Would it be more efficient to have multiple layers of hierarchical encoders? Many sentences include multiple clauses where there is only one main clause. When text data are fitted in the neural network model, should these clauses be discriminated or treated equally?

VivianQian19 commented 4 years ago

I’m not entirely sure I understand the concept of attention but it seems it is considered a more effective approach to context than BI-RNNs because it can dynamically update the hidden states during decoding and the context vector is renewed during each decoding step whereas in BI-RNNs, context are static vectors. So the goal of the attention mechanism is to have a fixed-length context vector that “takes into account information from the entire encoder state that is dynamically update to reflect the needs of the decoder at each step of decoding”. In the orienting reading, “The Unreasonable effectiveness of Recurrent Neural Networks”, the author also mentions soft attention vs. hard attention. I wonder what is the advantages of using a soft attention vs. hard attention approach?

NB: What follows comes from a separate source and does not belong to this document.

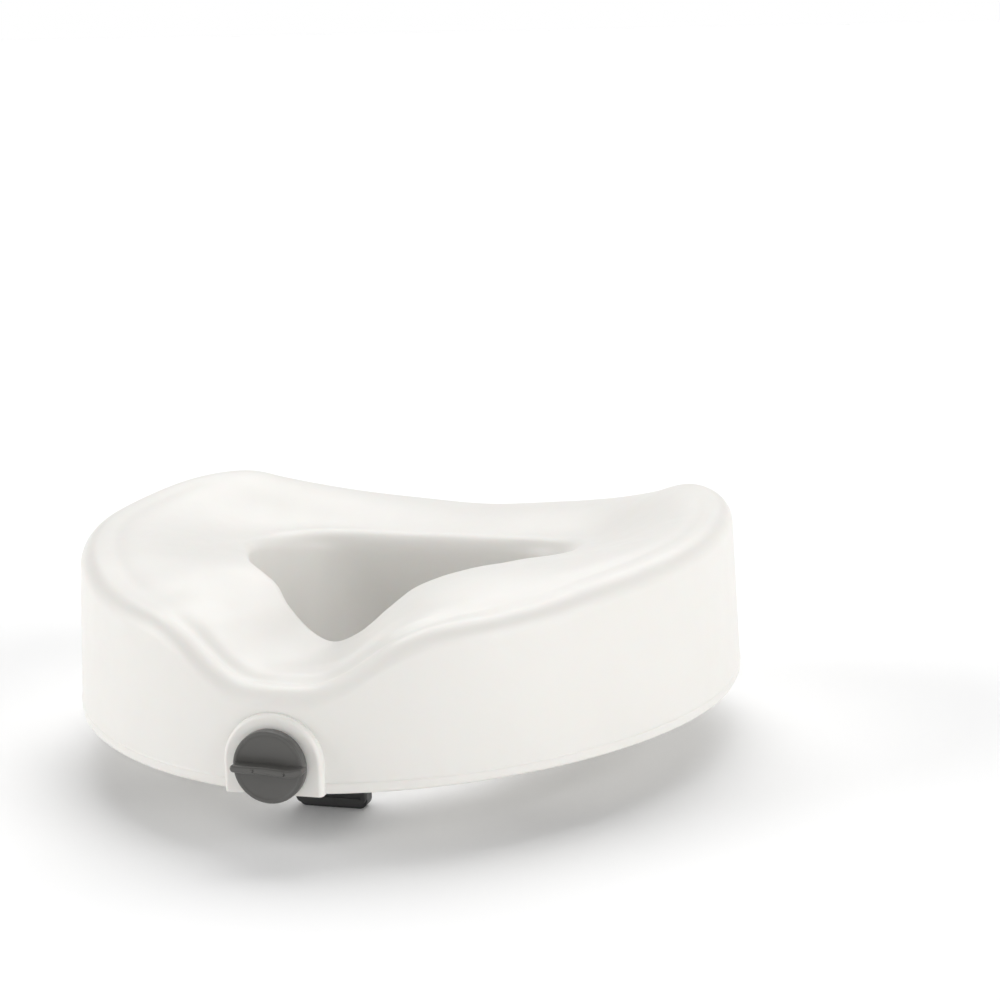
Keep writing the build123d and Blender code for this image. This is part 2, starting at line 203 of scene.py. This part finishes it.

cindychu commented 4 years ago

The encoder and decoder networks is very interesting and a creative algorithm design, which utilized the fed in contextualized information, however I am still wondering how it could be used in translation since the symbol (one language in encoder, the other in decoder?) is so different; and I am also wondering, how long should be the encoder is to better capture the contextualized information?

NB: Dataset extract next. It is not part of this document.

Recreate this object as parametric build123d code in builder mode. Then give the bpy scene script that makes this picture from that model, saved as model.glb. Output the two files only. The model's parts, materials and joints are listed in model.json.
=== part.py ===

cytwill commented 4 years ago

This chapter show me the encoder and decoder networks that I did not hear before. I am a little confused about the idea of "contextualized information", from the description, I think it is kind of like a type of embedding, which can impact the specific meaning of the words. So it is very likely that this method could be useful in generating word-embeddings, but it seems that it has not been used a lot in this field. So I am wondering what kind of drawbacks limit this possibility?